DATA PROVIDED

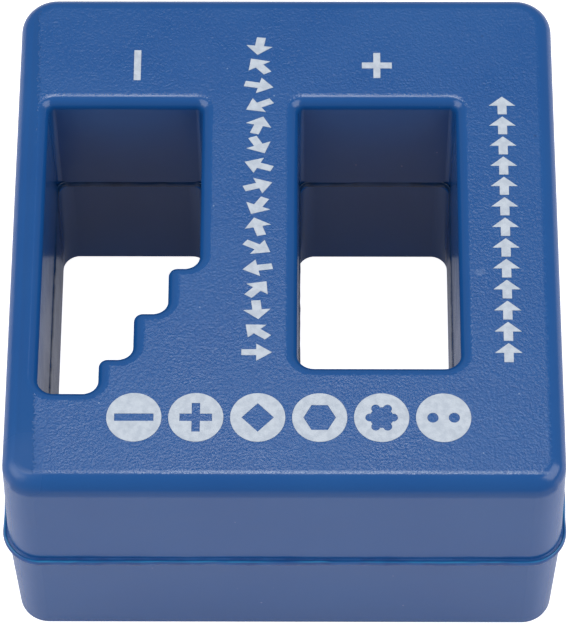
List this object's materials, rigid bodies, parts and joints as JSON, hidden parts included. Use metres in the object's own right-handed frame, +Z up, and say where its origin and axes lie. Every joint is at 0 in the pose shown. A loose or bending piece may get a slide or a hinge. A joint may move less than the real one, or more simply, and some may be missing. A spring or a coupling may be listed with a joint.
{
  "type": "screwdriver magnetiser and demagnetiser",
  "caption": "Blue moulded block with a plain and a stepped through window, for magnetising and demagnetising screwdriver tips.",
  "frame": {"origin": "centre of the flat underside, on the surface that the block rests on", "axes": "+X to the right with the stepped window on the left, +Y to the back, +Z up through the windows"},
  "size_m": [0.0516, 0.054, 0.028],
  "materials": {
    "upper_plastic": "fine spark-eroded texture on the flat top, satin walls",
    "lower_plastic": "satin moulded walls",
    "weld_plastic": "re-solidified weld flash, glossier than the walls",
    "ferrite": "ground sintered ferrite, dark grey",
    "ink": "thin off-white pad print"
  },
  "bodies": {
    "root": {"upper_shell": "upper_plastic", "lower_shell": "lower_plastic", "outer_weld_bead": "weld_plastic", "stepped_window_weld_bead": "weld_plastic", "plain_window_weld_bead": "weld_plastic", "centre_magnet": "ferrite", "side_magnet": "ferrite", "minus_print": "ink", "plus_print": "ink", "demagnetise_arrows": "ink", "magnetise_arrows": "ink", "drive_symbols": "ink"}
  },
  "joints": []
}
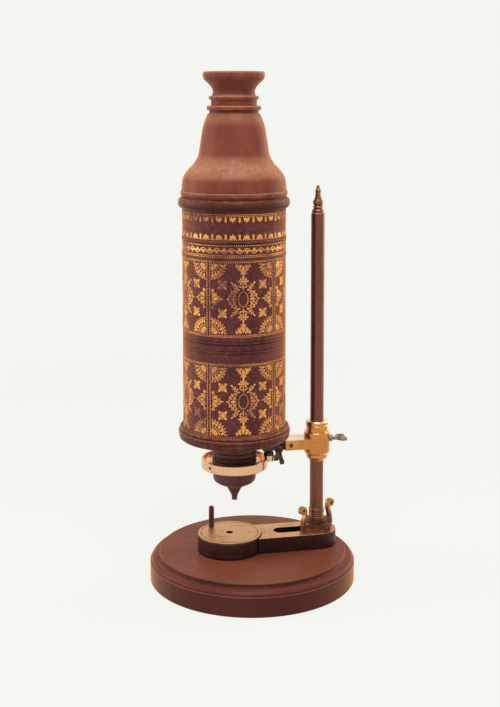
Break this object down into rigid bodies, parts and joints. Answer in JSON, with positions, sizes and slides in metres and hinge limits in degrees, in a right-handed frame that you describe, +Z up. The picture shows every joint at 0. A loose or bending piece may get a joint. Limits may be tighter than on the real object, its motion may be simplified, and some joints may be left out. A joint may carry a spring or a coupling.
{
  "type": "compound microscope",
  "caption": "Old compound microscope: leather-covered tube held by a ball-jointed arm on a side pillar, over a turning stage disc on a round wooden foot.",
  "frame": {"origin": "centre of the round foot's underside", "axes": "+Z up along the pillar, +X from the foot's centre towards the pillar"},
  "size_m": [0.1536, 0.1536, 0.3789],
  "materials": {
    "turned_wood": "satin varnish over reddish-brown wood",
    "dark_wood": "dark satin wood",
    "brass": "worn lacquered brass",
    "pale_brass": "bright polished brass",
    "dark_brass": "dark brown lacquered brass",
    "iron": "blackened iron",
    "leather": "dark brown-red leather with gilt tooling",
    "pasteboard": "bare pasteboard",
    "black_card": "blackened card",
    "glass": "clear"
  },
  "bodies": {
    "foot": {"base_foot": "turned_wood", "pillar": "dark_brass", "pillar_washer": "brass", "pillar_nut": "brass", "pillar_finial": "dark_brass"},
    "slider": {"slot_slider": "brass"},
    "stage_arm": {"stage_arm": "brass"},
    "stage_disc": {"stage_drum": "dark_brass", "stage_plate": "brass", "pivot_washer": "brass"},
    "specimen_pin": {"specimen_pin": "iron"},
    "wing_nut": {"wing_nut": "dark_brass"},
    "sleeve": {"inner_sleeve": "brass", "sleeve_cap": "brass"},
    "arm": {"arm_bar": "brass", "jaw_block": "iron", "jaw_cap": "iron", "jaw_rivet": "dark_brass"},
    "sleeve_screw": {"sleeve_screw": "iron"},
    "jaw_screw": {"jaw_screw": "iron"},
    "ball": {"ball": "iron"},
    "stem": {"ball_stem": "iron"},
    "ring": {"ring": "pale_brass", "ring_screw": "iron"},
    "neck": {"neck_screw": "dark_wood"},
    "snout": {"snout": "dark_wood", "objective_lens": "glass", "objective_ring": "brass"},
    "barrel": {"barrel_flange": "turned_wood", "barrel_tube": "pasteboard", "barrel_leather": "leather"},
    "draw": {"draw_tube": "pasteboard", "draw_collar": "pasteboard", "draw_leather": "leather", "field_stop": "black_card", "top_ring": "turned_wood", "field_lens": "glass", "field_ring": "pasteboard", "bell_cap": "turned_wood", "eye_collar": "turned_wood", "eye_lens": "glass", "eye_ring": "brass"},
    "eye_cup": {"eye_cup": "turned_wood"}
  },
  "joints": [
    {"name": "nut_turn", "type": "hinge", "parent": "foot", "child": "wing_nut", "pos_m": [0.05, 0, 0.036], "axis": [0, 0, 1], "range_deg": [-180, 180]},
    {"name": "stage_swing", "type": "hinge", "parent": "foot", "child": "slider", "pos_m": [0.05, 0, 0.03], "axis": [0, 0, 1], "range_deg": [-50, 50]},
    {"name": "stage_slide", "type": "slide", "parent": "slider", "child": "stage_arm", "axis": [1, 0, 0], "range_m": [-0.002, 0.022]},
    {"name": "disc_turn", "type": "hinge", "parent": "stage_arm", "child": "stage_disc", "pos_m": [-0.0175, 0, 0.03], "axis": [0, 0, 1], "continuous": true},
    {"name": "pin_turn", "type": "hinge", "parent": "stage_disc", "child": "specimen_pin", "pos_m": [-0.02869, 0.01448, 0.03], "axis": [0, 0, 1], "continuous": true},
    {"name": "sleeve_slide", "type": "slide", "parent": "foot", "child": "sleeve", "axis": [0, 0, 1], "range_m": [-0.003, 0.14]},
    {"name": "arm_swing", "type": "hinge", "parent": "sleeve", "child": "arm", "pos_m": [0.05, 0, 0.101], "axis": [0, 0, 1], "continuous": true},
    {"name": "sleeve_screw_turn", "type": "hinge", "parent": "arm", "child": "sleeve_screw", "pos_m": [0.06, 0, 0.1026], "axis": [1, 0, 0], "range_deg": [-180, 180]},
    {"name": "jaw_screw_turn", "type": "hinge", "parent": "arm", "child": "jaw_screw", "pos_m": [0.0205, 0, 0.097], "axis": [0, 0, 1], "range_deg": [-34, 7]},
    {"name": "ball_tilt", "type": "hinge", "parent": "arm", "child": "ball", "pos_m": [0.0126, 0, 0.101], "axis": [0, 1, 0], "range_deg": [-8, 3]},
    {"name": "ball_roll", "type": "hinge", "parent": "ball", "child": "stem", "pos_m": [0.0126, 0, 0.101], "axis": [1, 0, 0], "range_deg": [-6, 6]},
    {"name": "ring_twist", "type": "hinge", "parent": "stem", "child": "ring", "pos_m": [0.0126, 0, 0.09], "axis": [0, 0, 1], "range_deg": [-10, 10]},
    {"name": "neck_rise", "type": "slide", "parent": "ring", "child": "neck", "axis": [0, 0, 1], "range_m": [-0.0012, 0.0036]},
    {"name": "barrel_turn", "type": "hinge", "parent": "neck", "child": "barrel", "pos_m": [-0.0136, 0, 0.11], "axis": [0, 0, 1], "range_deg": [-120, 360]},
    {"name": "snout_turn", "type": "hinge", "parent": "barrel", "child": "snout", "pos_m": [-0.0136, 0, 0.08], "axis": [0, 0, 1], "range_deg": [-360, 0]},
    {"name": "draw_slide", "type": "slide", "parent": "barrel", "child": "draw", "axis": [0, 0, 1], "range_m": [0, 0.045]},
    {"name": "cup_turn", "type": "hinge", "parent": "draw", "child": "eye_cup", "pos_m": [-0.0136, 0, 0.36], "axis": [0, 0, 1], "range_deg": [0, 360]}
  ],
  "couplings": [
    {"joint": "neck_rise", "follows": "barrel_turn", "m_per_rad": 0.00055704}
  ]
}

TASK PROMPT
Extract each line of the listing above, copying it word for word.

ANSWER IN FULL
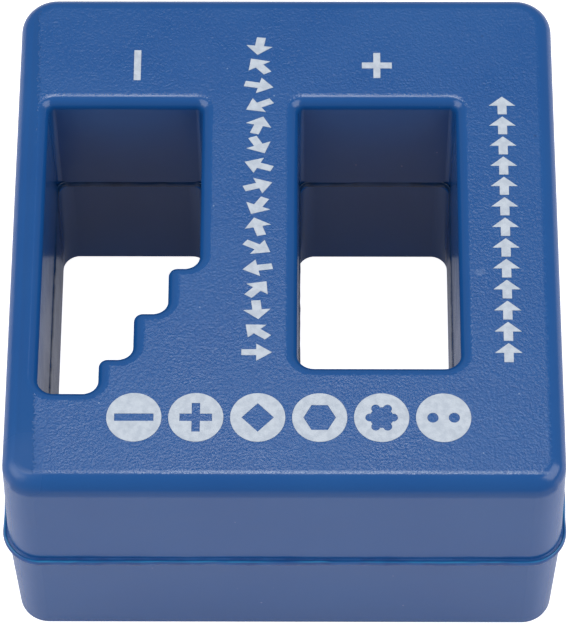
List this object's materials, rigid bodies, parts and joints as JSON, hidden parts included. Use metres in the object's own right-handed frame, +Z up, and say where its origin and axes lie. Every joint is at 0 in the pose shown. A loose or bending piece may get a slide or a hinge. A joint may move less than the real one, or more simply, and some may be missing. A spring or a coupling may be listed with a joint.
{
  "type": "screwdriver magnetiser and demagnetiser",
  "caption": "Blue moulded block with a plain and a stepped through window, for magnetising and demagnetising screwdriver tips.",
  "frame": {"origin": "centre of the flat underside, on the surface that the block rests on", "axes": "+X to the right with the stepped window on the left, +Y to the back, +Z up through the windows"},
  "size_m": [0.0516, 0.054, 0.028],
  "materials": {
    "upper_plastic": "fine spark-eroded texture on the flat top, satin walls",
    "lower_plastic": "satin moulded walls",
    "weld_plastic": "re-solidified weld flash, glossier than the walls",
    "ferrite": "ground sintered ferrite, dark grey",
    "ink": "thin off-white pad print"
  },
  "bodies": {
    "root": {"upper_shell": "upper_plastic", "lower_shell": "lower_plastic", "outer_weld_bead": "weld_plastic", "stepped_window_weld_bead": "weld_plastic", "plain_window_weld_bead": "weld_plastic", "centre_magnet": "ferrite", "side_magnet": "ferrite", "minus_print": "ink", "plus_print": "ink", "demagnetise_arrows": "ink", "magnetise_arrows": "ink", "drive_symbols": "ink"}
  },
  "joints": []
}
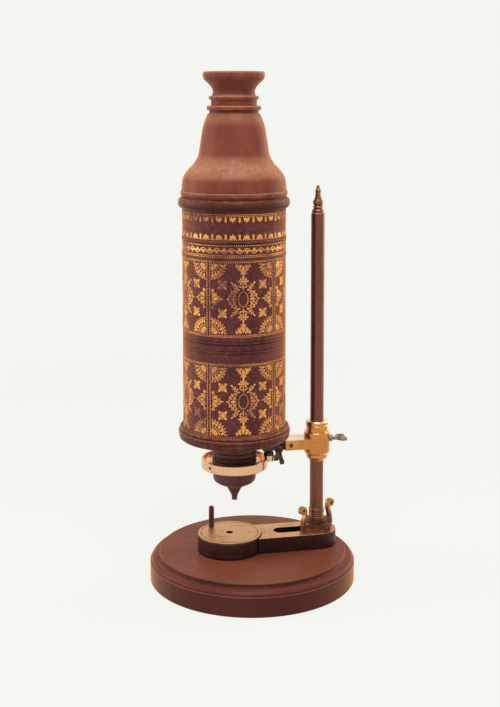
Break this object down into rigid bodies, parts and joints. Answer in JSON, with positions, sizes and slides in metres and hinge limits in degrees, in a right-handed frame that you describe, +Z up. The picture shows every joint at 0. A loose or bending piece may get a joint. Limits may be tighter than on the real object, its motion may be simplified, and some joints may be left out. A joint may carry a spring or a coupling.
{
  "type": "compound microscope",
  "caption": "Old compound microscope: leather-covered tube held by a ball-jointed arm on a side pillar, over a turning stage disc on a round wooden foot.",
  "frame": {"origin": "centre of the round foot's underside", "axes": "+Z up along the pillar, +X from the foot's centre towards the pillar"},
  "size_m": [0.1536, 0.1536, 0.3789],
  "materials": {
    "turned_wood": "satin varnish over reddish-brown wood",
    "dark_wood": "dark satin wood",
    "brass": "worn lacquered brass",
    "pale_brass": "bright polished brass",
    "dark_brass": "dark brown lacquered brass",
    "iron": "blackened iron",
    "leather": "dark brown-red leather with gilt tooling",
    "pasteboard": "bare pasteboard",
    "black_card": "blackened card",
    "glass": "clear"
  },
  "bodies": {
    "foot": {"base_foot": "turned_wood", "pillar": "dark_brass", "pillar_washer": "brass", "pillar_nut": "brass", "pillar_finial": "dark_brass"},
    "slider": {"slot_slider": "brass"},
    "stage_arm": {"stage_arm": "brass"},
    "stage_disc": {"stage_drum": "dark_brass", "stage_plate": "brass", "pivot_washer": "brass"},
    "specimen_pin": {"specimen_pin": "iron"},
    "wing_nut": {"wing_nut": "dark_brass"},
    "sleeve": {"inner_sleeve": "brass", "sleeve_cap": "brass"},
    "arm": {"arm_bar": "brass", "jaw_block": "iron", "jaw_cap": "iron", "jaw_rivet": "dark_brass"},
    "sleeve_screw": {"sleeve_screw": "iron"},
    "jaw_screw": {"jaw_screw": "iron"},
    "ball": {"ball": "iron"},
    "stem": {"ball_stem": "iron"},
    "ring": {"ring": "pale_brass", "ring_screw": "iron"},
    "neck": {"neck_screw": "dark_wood"},
    "snout": {"snout": "dark_wood", "objective_lens": "glass", "objective_ring": "brass"},
    "barrel": {"barrel_flange": "turned_wood", "barrel_tube": "pasteboard", "barrel_leather": "leather"},
    "draw": {"draw_tube": "pasteboard", "draw_collar": "pasteboard", "draw_leather": "leather", "field_stop": "black_card", "top_ring": "turned_wood", "field_lens": "glass", "field_ring": "pasteboard", "bell_cap": "turned_wood", "eye_collar": "turned_wood", "eye_lens": "glass", "eye_ring": "brass"},
    "eye_cup": {"eye_cup": "turned_wood"}
  },
  "joints": [
    {"name": "nut_turn", "type": "hinge", "parent": "foot", "child": "wing_nut", "pos_m": [0.05, 0, 0.036], "axis": [0, 0, 1], "range_deg": [-180, 180]},
    {"name": "stage_swing", "type": "hinge", "parent": "foot", "child": "slider", "pos_m": [0.05, 0, 0.03], "axis": [0, 0, 1], "range_deg": [-50, 50]},
    {"name": "stage_slide", "type": "slide", "parent": "slider", "child": "stage_arm", "axis": [1, 0, 0], "range_m": [-0.002, 0.022]},
    {"name": "disc_turn", "type": "hinge", "parent": "stage_arm", "child": "stage_disc", "pos_m": [-0.0175, 0, 0.03], "axis": [0, 0, 1], "continuous": true},
    {"name": "pin_turn", "type": "hinge", "parent": "stage_disc", "child": "specimen_pin", "pos_m": [-0.02869, 0.01448, 0.03], "axis": [0, 0, 1], "continuous": true},
    {"name": "sleeve_slide", "type": "slide", "parent": "foot", "child": "sleeve", "axis": [0, 0, 1], "range_m": [-0.003, 0.14]},
    {"name": "arm_swing", "type": "hinge", "parent": "sleeve", "child": "arm", "pos_m": [0.05, 0, 0.101], "axis": [0, 0, 1], "continuous": true},
    {"name": "sleeve_screw_turn", "type": "hinge", "parent": "arm", "child": "sleeve_screw", "pos_m": [0.06, 0, 0.1026], "axis": [1, 0, 0], "range_deg": [-180, 180]},
    {"name": "jaw_screw_turn", "type": "hinge", "parent": "arm", "child": "jaw_screw", "pos_m": [0.0205, 0, 0.097], "axis": [0, 0, 1], "range_deg": [-34, 7]},
    {"name": "ball_tilt", "type": "hinge", "parent": "arm", "child": "ball", "pos_m": [0.0126, 0, 0.101], "axis": [0, 1, 0], "range_deg": [-8, 3]},
    {"name": "ball_roll", "type": "hinge", "parent": "ball", "child": "stem", "pos_m": [0.0126, 0, 0.101], "axis": [1, 0, 0], "range_deg": [-6, 6]},
    {"name": "ring_twist", "type": "hinge", "parent": "stem", "child": "ring", "pos_m": [0.0126, 0, 0.09], "axis": [0, 0, 1], "range_deg": [-10, 10]},
    {"name": "neck_rise", "type": "slide", "parent": "ring", "child": "neck", "axis": [0, 0, 1], "range_m": [-0.0012, 0.0036]},
    {"name": "barrel_turn", "type": "hinge", "parent": "neck", "child": "barrel", "pos_m": [-0.0136, 0, 0.11], "axis": [0, 0, 1], "range_deg": [-120, 360]},
    {"name": "snout_turn", "type": "hinge", "parent": "barrel", "child": "snout", "pos_m": [-0.0136, 0, 0.08], "axis": [0, 0, 1], "range_deg": [-360, 0]},
    {"name": "draw_slide", "type": "slide", "parent": "barrel", "child": "draw", "axis": [0, 0, 1], "range_m": [0, 0.045]},
    {"name": "cup_turn", "type": "hinge", "parent": "draw", "child": "eye_cup", "pos_m": [-0.0136, 0, 0.36], "axis": [0, 0, 1], "range_deg": [0, 360]}
  ],
  "couplings": [
    {"joint": "neck_rise", "follows": "barrel_turn", "m_per_rad": 0.00055704}
  ]
}